STATED TASK - Each entry that follows must be output without any deviation.

++++++

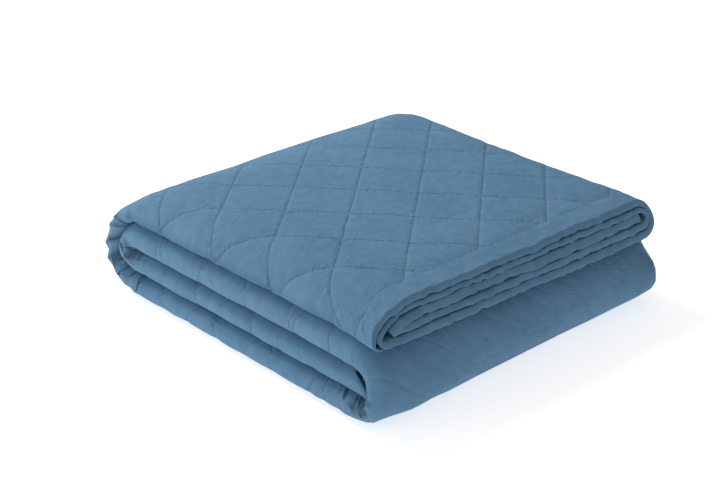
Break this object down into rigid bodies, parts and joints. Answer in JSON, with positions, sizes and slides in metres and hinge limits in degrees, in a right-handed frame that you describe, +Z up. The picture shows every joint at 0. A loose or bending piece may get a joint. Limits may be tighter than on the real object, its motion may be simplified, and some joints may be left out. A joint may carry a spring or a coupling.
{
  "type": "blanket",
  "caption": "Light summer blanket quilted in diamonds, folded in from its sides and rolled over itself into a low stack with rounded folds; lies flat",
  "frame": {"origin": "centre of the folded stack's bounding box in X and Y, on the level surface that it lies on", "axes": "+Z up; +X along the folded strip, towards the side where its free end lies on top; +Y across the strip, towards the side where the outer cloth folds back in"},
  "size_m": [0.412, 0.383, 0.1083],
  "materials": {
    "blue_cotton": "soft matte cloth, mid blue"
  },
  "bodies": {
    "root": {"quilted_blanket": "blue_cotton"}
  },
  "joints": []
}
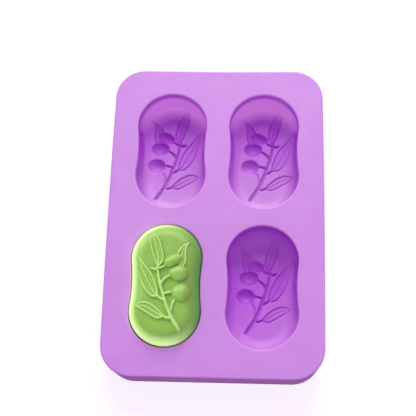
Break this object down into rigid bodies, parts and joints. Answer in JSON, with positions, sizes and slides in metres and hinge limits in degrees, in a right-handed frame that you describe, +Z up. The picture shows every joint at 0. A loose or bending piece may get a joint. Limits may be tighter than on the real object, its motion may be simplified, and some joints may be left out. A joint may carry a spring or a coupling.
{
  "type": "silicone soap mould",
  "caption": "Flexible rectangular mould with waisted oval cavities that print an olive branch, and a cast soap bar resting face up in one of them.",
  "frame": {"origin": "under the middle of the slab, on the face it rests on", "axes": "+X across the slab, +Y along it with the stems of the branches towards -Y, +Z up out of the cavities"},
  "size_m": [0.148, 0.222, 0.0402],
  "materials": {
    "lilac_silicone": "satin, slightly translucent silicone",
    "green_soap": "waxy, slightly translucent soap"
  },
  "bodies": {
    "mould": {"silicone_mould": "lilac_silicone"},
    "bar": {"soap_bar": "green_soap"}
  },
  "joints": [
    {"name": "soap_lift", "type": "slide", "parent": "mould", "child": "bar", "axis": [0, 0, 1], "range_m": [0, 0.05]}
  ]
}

++++++

FULL SOLUTION -
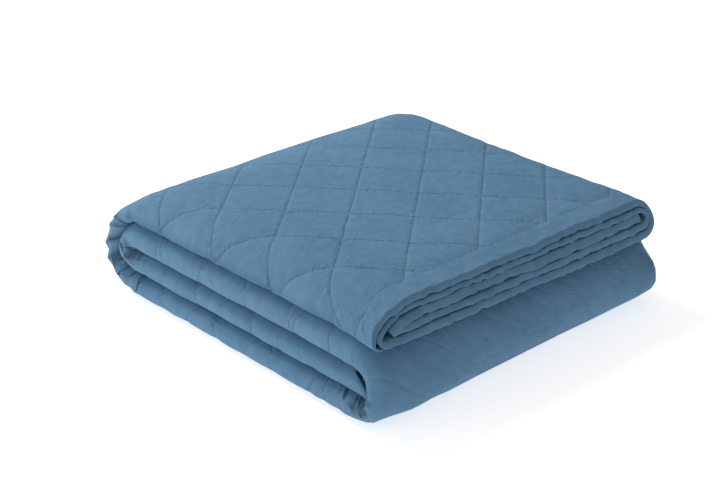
Break this object down into rigid bodies, parts and joints. Answer in JSON, with positions, sizes and slides in metres and hinge limits in degrees, in a right-handed frame that you describe, +Z up. The picture shows every joint at 0. A loose or bending piece may get a joint. Limits may be tighter than on the real object, its motion may be simplified, and some joints may be left out. A joint may carry a spring or a coupling.
{
  "type": "blanket",
  "caption": "Light summer blanket quilted in diamonds, folded in from its sides and rolled over itself into a low stack with rounded folds; lies flat",
  "frame": {"origin": "centre of the folded stack's bounding box in X and Y, on the level surface that it lies on", "axes": "+Z up; +X along the folded strip, towards the side where its free end lies on top; +Y across the strip, towards the side where the outer cloth folds back in"},
  "size_m": [0.412, 0.383, 0.1083],
  "materials": {
    "blue_cotton": "soft matte cloth, mid blue"
  },
  "bodies": {
    "root": {"quilted_blanket": "blue_cotton"}
  },
  "joints": []
}
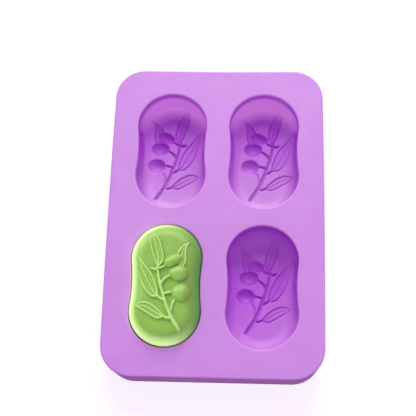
Break this object down into rigid bodies, parts and joints. Answer in JSON, with positions, sizes and slides in metres and hinge limits in degrees, in a right-handed frame that you describe, +Z up. The picture shows every joint at 0. A loose or bending piece may get a joint. Limits may be tighter than on the real object, its motion may be simplified, and some joints may be left out. A joint may carry a spring or a coupling.
{
  "type": "silicone soap mould",
  "caption": "Flexible rectangular mould with waisted oval cavities that print an olive branch, and a cast soap bar resting face up in one of them.",
  "frame": {"origin": "under the middle of the slab, on the face it rests on", "axes": "+X across the slab, +Y along it with the stems of the branches towards -Y, +Z up out of the cavities"},
  "size_m": [0.148, 0.222, 0.0402],
  "materials": {
    "lilac_silicone": "satin, slightly translucent silicone",
    "green_soap": "waxy, slightly translucent soap"
  },
  "bodies": {
    "mould": {"silicone_mould": "lilac_silicone"},
    "bar": {"soap_bar": "green_soap"}
  },
  "joints": [
    {"name": "soap_lift", "type": "slide", "parent": "mould", "child": "bar", "axis": [0, 0, 1], "range_m": [0, 0.05]}
  ]
}